(Saved entries)
————————

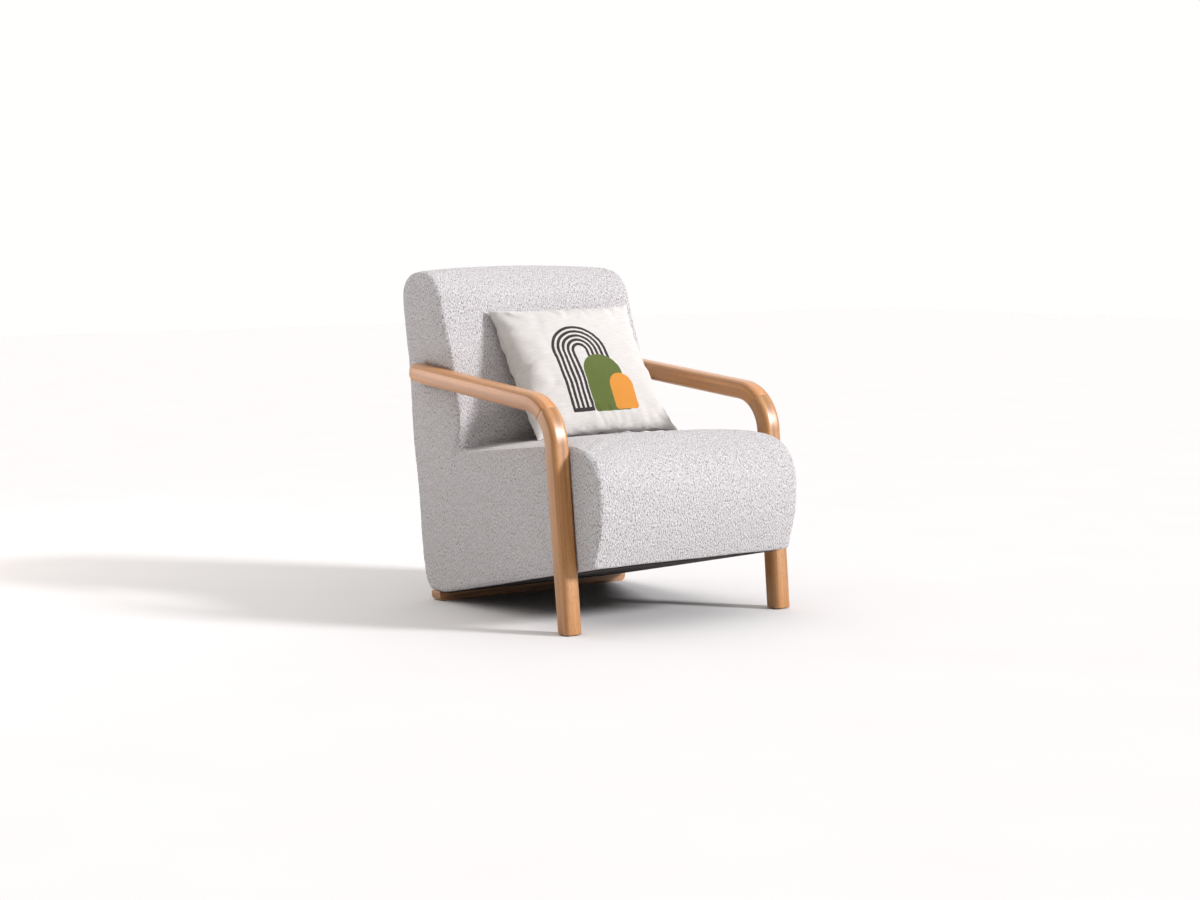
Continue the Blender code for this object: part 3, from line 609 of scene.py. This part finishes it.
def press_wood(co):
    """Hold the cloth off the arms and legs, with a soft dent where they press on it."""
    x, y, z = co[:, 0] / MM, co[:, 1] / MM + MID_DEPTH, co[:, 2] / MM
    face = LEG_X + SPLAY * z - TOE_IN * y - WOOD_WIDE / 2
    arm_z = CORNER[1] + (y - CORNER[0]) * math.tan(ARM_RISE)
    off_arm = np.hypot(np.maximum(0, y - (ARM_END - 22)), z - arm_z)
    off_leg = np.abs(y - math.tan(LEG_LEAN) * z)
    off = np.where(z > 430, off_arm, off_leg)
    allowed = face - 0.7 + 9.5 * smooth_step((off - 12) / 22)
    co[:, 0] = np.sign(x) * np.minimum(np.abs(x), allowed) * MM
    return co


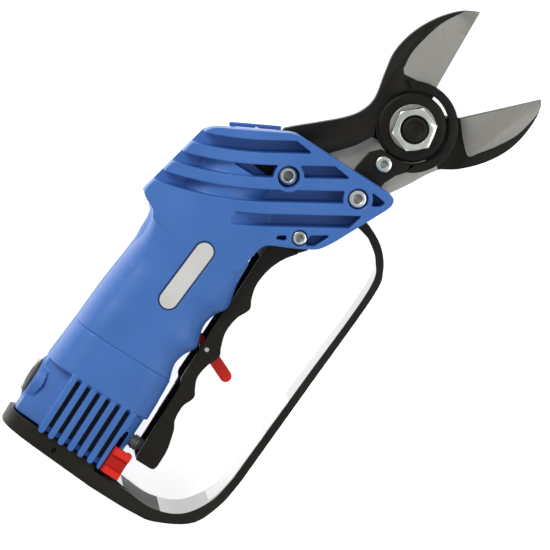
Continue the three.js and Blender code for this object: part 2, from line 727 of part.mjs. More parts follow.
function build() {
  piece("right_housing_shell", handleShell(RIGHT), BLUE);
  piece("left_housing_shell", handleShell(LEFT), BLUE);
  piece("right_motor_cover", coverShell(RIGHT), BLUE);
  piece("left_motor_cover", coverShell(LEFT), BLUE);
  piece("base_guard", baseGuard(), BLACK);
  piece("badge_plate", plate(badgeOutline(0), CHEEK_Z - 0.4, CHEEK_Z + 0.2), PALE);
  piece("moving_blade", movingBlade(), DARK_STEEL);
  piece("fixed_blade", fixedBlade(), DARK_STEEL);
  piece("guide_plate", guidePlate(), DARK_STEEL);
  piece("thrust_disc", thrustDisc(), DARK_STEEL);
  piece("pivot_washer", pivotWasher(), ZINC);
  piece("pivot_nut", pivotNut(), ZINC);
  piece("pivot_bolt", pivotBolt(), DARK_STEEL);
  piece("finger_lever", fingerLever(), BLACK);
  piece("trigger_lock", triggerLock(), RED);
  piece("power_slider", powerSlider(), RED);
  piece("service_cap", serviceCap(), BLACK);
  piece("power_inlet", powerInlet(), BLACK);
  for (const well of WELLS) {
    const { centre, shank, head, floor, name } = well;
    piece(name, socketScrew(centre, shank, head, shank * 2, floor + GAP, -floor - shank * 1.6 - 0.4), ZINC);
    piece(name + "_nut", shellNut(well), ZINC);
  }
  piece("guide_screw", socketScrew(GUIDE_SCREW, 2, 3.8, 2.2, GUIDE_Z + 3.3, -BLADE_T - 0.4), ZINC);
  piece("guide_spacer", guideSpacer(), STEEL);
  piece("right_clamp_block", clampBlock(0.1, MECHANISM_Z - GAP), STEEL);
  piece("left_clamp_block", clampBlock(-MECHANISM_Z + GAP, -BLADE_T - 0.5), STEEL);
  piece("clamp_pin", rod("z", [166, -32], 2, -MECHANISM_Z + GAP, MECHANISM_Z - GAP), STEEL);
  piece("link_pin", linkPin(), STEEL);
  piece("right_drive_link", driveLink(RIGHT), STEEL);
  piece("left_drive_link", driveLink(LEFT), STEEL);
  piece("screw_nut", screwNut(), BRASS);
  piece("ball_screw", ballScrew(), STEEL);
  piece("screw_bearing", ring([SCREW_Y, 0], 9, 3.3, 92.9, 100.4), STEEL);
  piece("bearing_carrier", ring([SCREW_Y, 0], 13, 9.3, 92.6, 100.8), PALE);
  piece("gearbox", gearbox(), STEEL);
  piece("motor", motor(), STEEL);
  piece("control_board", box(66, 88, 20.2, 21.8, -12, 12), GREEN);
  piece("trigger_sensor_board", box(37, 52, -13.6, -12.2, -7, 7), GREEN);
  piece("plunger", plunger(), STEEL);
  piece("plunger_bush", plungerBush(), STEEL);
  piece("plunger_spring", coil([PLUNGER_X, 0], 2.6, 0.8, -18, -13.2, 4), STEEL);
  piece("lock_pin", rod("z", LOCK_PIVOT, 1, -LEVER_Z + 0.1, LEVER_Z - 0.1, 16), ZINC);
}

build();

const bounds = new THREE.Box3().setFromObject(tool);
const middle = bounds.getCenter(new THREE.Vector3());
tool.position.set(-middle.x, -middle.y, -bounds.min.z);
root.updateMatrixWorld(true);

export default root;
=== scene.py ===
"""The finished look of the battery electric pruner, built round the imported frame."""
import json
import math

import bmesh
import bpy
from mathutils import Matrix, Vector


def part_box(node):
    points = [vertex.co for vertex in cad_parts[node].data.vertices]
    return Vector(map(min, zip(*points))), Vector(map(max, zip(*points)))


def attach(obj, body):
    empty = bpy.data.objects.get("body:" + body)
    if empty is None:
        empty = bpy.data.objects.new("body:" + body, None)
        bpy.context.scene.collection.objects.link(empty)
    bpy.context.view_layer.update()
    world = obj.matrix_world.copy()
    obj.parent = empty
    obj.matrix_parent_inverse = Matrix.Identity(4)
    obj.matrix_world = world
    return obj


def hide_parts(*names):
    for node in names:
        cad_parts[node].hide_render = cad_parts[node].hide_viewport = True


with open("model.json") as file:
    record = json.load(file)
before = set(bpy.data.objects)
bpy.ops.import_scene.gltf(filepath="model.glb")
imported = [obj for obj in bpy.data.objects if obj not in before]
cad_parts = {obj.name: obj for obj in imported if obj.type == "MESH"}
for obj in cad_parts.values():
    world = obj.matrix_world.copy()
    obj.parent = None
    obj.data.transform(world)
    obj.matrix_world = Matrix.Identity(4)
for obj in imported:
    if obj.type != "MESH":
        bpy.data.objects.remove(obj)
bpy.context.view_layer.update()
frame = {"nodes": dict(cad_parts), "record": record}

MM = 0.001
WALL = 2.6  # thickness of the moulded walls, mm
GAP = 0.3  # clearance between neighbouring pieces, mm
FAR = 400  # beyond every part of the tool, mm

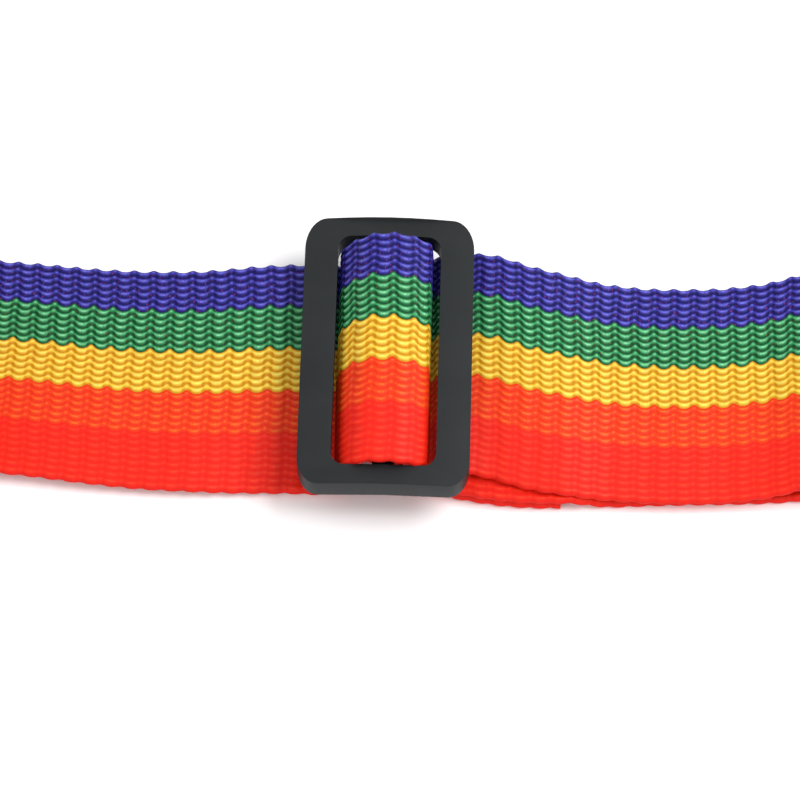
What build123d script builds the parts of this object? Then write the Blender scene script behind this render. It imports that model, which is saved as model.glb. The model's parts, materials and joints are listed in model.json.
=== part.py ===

————————

TASK GOAL> Your task is to reproduce all of the records exactly.

RESPONSE TO THE TASK>
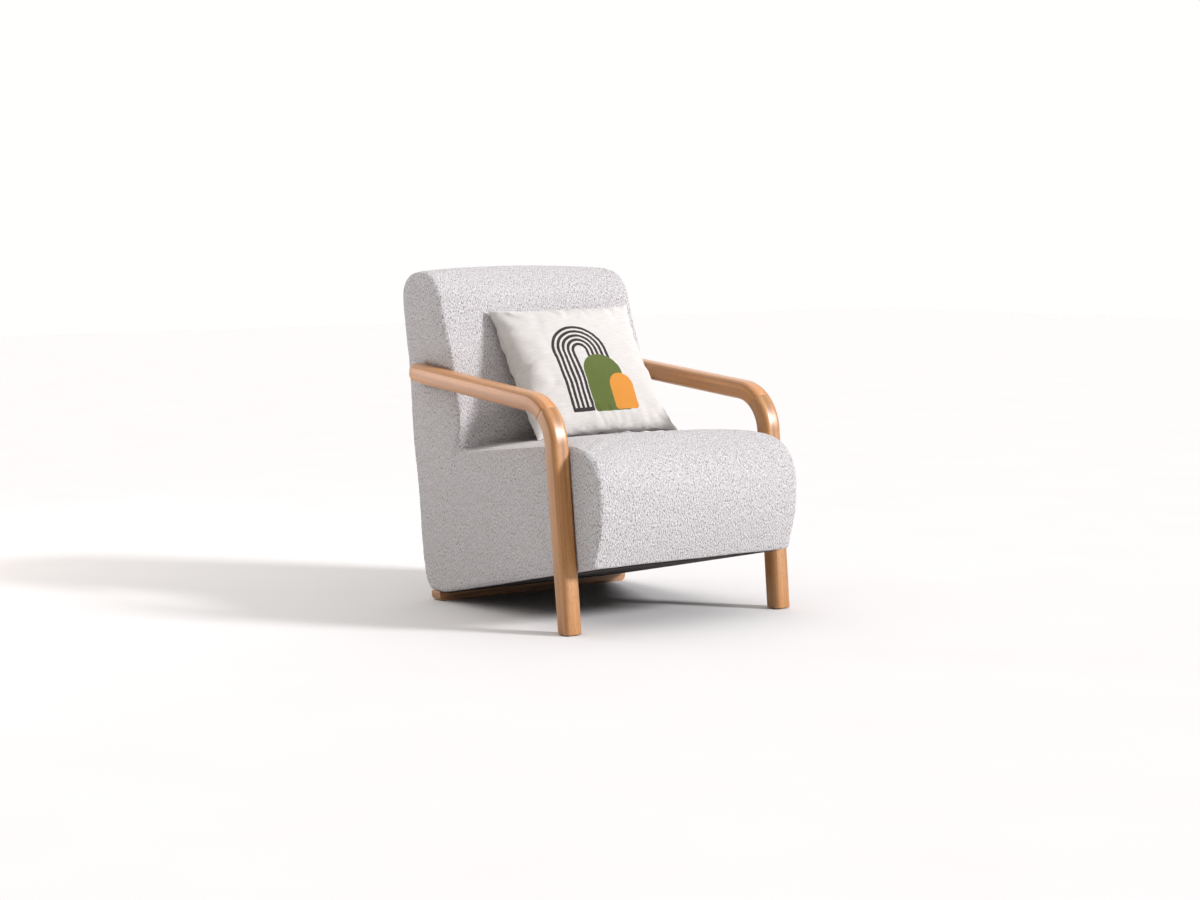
Continue the Blender code for this object: part 3, from line 609 of scene.py. This part finishes it.
def press_wood(co):
    """Hold the cloth off the arms and legs, with a soft dent where they press on it."""
    x, y, z = co[:, 0] / MM, co[:, 1] / MM + MID_DEPTH, co[:, 2] / MM
    face = LEG_X + SPLAY * z - TOE_IN * y - WOOD_WIDE / 2
    arm_z = CORNER[1] + (y - CORNER[0]) * math.tan(ARM_RISE)
    off_arm = np.hypot(np.maximum(0, y - (ARM_END - 22)), z - arm_z)
    off_leg = np.abs(y - math.tan(LEG_LEAN) * z)
    off = np.where(z > 430, off_arm, off_leg)
    allowed = face - 0.7 + 9.5 * smooth_step((off - 12) / 22)
    co[:, 0] = np.sign(x) * np.minimum(np.abs(x), allowed) * MM
    return co


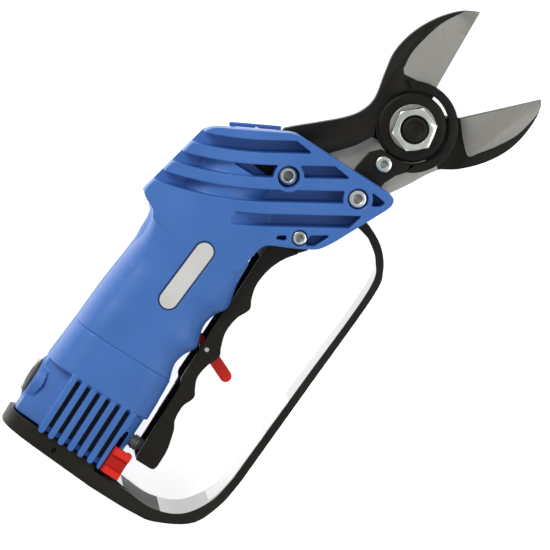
Continue the three.js and Blender code for this object: part 2, from line 727 of part.mjs. More parts follow.
function build() {
  piece("right_housing_shell", handleShell(RIGHT), BLUE);
  piece("left_housing_shell", handleShell(LEFT), BLUE);
  piece("right_motor_cover", coverShell(RIGHT), BLUE);
  piece("left_motor_cover", coverShell(LEFT), BLUE);
  piece("base_guard", baseGuard(), BLACK);
  piece("badge_plate", plate(badgeOutline(0), CHEEK_Z - 0.4, CHEEK_Z + 0.2), PALE);
  piece("moving_blade", movingBlade(), DARK_STEEL);
  piece("fixed_blade", fixedBlade(), DARK_STEEL);
  piece("guide_plate", guidePlate(), DARK_STEEL);
  piece("thrust_disc", thrustDisc(), DARK_STEEL);
  piece("pivot_washer", pivotWasher(), ZINC);
  piece("pivot_nut", pivotNut(), ZINC);
  piece("pivot_bolt", pivotBolt(), DARK_STEEL);
  piece("finger_lever", fingerLever(), BLACK);
  piece("trigger_lock", triggerLock(), RED);
  piece("power_slider", powerSlider(), RED);
  piece("service_cap", serviceCap(), BLACK);
  piece("power_inlet", powerInlet(), BLACK);
  for (const well of WELLS) {
    const { centre, shank, head, floor, name } = well;
    piece(name, socketScrew(centre, shank, head, shank * 2, floor + GAP, -floor - shank * 1.6 - 0.4), ZINC);
    piece(name + "_nut", shellNut(well), ZINC);
  }
  piece("guide_screw", socketScrew(GUIDE_SCREW, 2, 3.8, 2.2, GUIDE_Z + 3.3, -BLADE_T - 0.4), ZINC);
  piece("guide_spacer", guideSpacer(), STEEL);
  piece("right_clamp_block", clampBlock(0.1, MECHANISM_Z - GAP), STEEL);
  piece("left_clamp_block", clampBlock(-MECHANISM_Z + GAP, -BLADE_T - 0.5), STEEL);
  piece("clamp_pin", rod("z", [166, -32], 2, -MECHANISM_Z + GAP, MECHANISM_Z - GAP), STEEL);
  piece("link_pin", linkPin(), STEEL);
  piece("right_drive_link", driveLink(RIGHT), STEEL);
  piece("left_drive_link", driveLink(LEFT), STEEL);
  piece("screw_nut", screwNut(), BRASS);
  piece("ball_screw", ballScrew(), STEEL);
  piece("screw_bearing", ring([SCREW_Y, 0], 9, 3.3, 92.9, 100.4), STEEL);
  piece("bearing_carrier", ring([SCREW_Y, 0], 13, 9.3, 92.6, 100.8), PALE);
  piece("gearbox", gearbox(), STEEL);
  piece("motor", motor(), STEEL);
  piece("control_board", box(66, 88, 20.2, 21.8, -12, 12), GREEN);
  piece("trigger_sensor_board", box(37, 52, -13.6, -12.2, -7, 7), GREEN);
  piece("plunger", plunger(), STEEL);
  piece("plunger_bush", plungerBush(), STEEL);
  piece("plunger_spring", coil([PLUNGER_X, 0], 2.6, 0.8, -18, -13.2, 4), STEEL);
  piece("lock_pin", rod("z", LOCK_PIVOT, 1, -LEVER_Z + 0.1, LEVER_Z - 0.1, 16), ZINC);
}

build();

const bounds = new THREE.Box3().setFromObject(tool);
const middle = bounds.getCenter(new THREE.Vector3());
tool.position.set(-middle.x, -middle.y, -bounds.min.z);
root.updateMatrixWorld(true);

export default root;
=== scene.py ===
"""The finished look of the battery electric pruner, built round the imported frame."""
import json
import math

import bmesh
import bpy
from mathutils import Matrix, Vector


def part_box(node):
    points = [vertex.co for vertex in cad_parts[node].data.vertices]
    return Vector(map(min, zip(*points))), Vector(map(max, zip(*points)))


def attach(obj, body):
    empty = bpy.data.objects.get("body:" + body)
    if empty is None:
        empty = bpy.data.objects.new("body:" + body, None)
        bpy.context.scene.collection.objects.link(empty)
    bpy.context.view_layer.update()
    world = obj.matrix_world.copy()
    obj.parent = empty
    obj.matrix_parent_inverse = Matrix.Identity(4)
    obj.matrix_world = world
    return obj


def hide_parts(*names):
    for node in names:
        cad_parts[node].hide_render = cad_parts[node].hide_viewport = True


with open("model.json") as file:
    record = json.load(file)
before = set(bpy.data.objects)
bpy.ops.import_scene.gltf(filepath="model.glb")
imported = [obj for obj in bpy.data.objects if obj not in before]
cad_parts = {obj.name: obj for obj in imported if obj.type == "MESH"}
for obj in cad_parts.values():
    world = obj.matrix_world.copy()
    obj.parent = None
    obj.data.transform(world)
    obj.matrix_world = Matrix.Identity(4)
for obj in imported:
    if obj.type != "MESH":
        bpy.data.objects.remove(obj)
bpy.context.view_layer.update()
frame = {"nodes": dict(cad_parts), "record": record}

MM = 0.001
WALL = 2.6  # thickness of the moulded walls, mm
GAP = 0.3  # clearance between neighbouring pieces, mm
FAR = 400  # beyond every part of the tool, mm

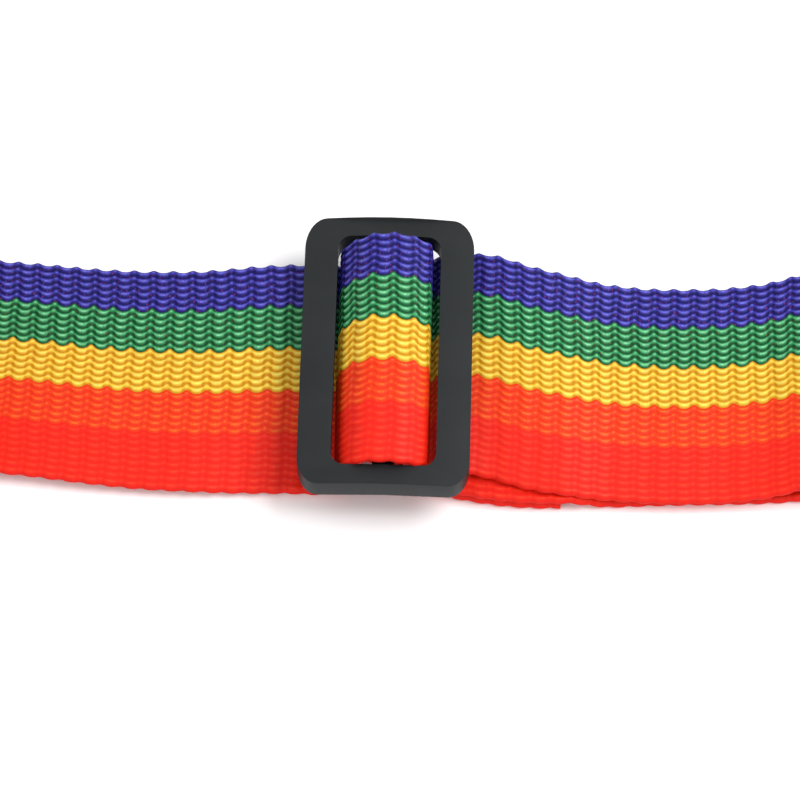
What build123d script builds the parts of this object? Then write the Blender scene script behind this render. It imports that model, which is saved as model.glb. The model's parts, materials and joints are listed in model.json.
=== part.py ===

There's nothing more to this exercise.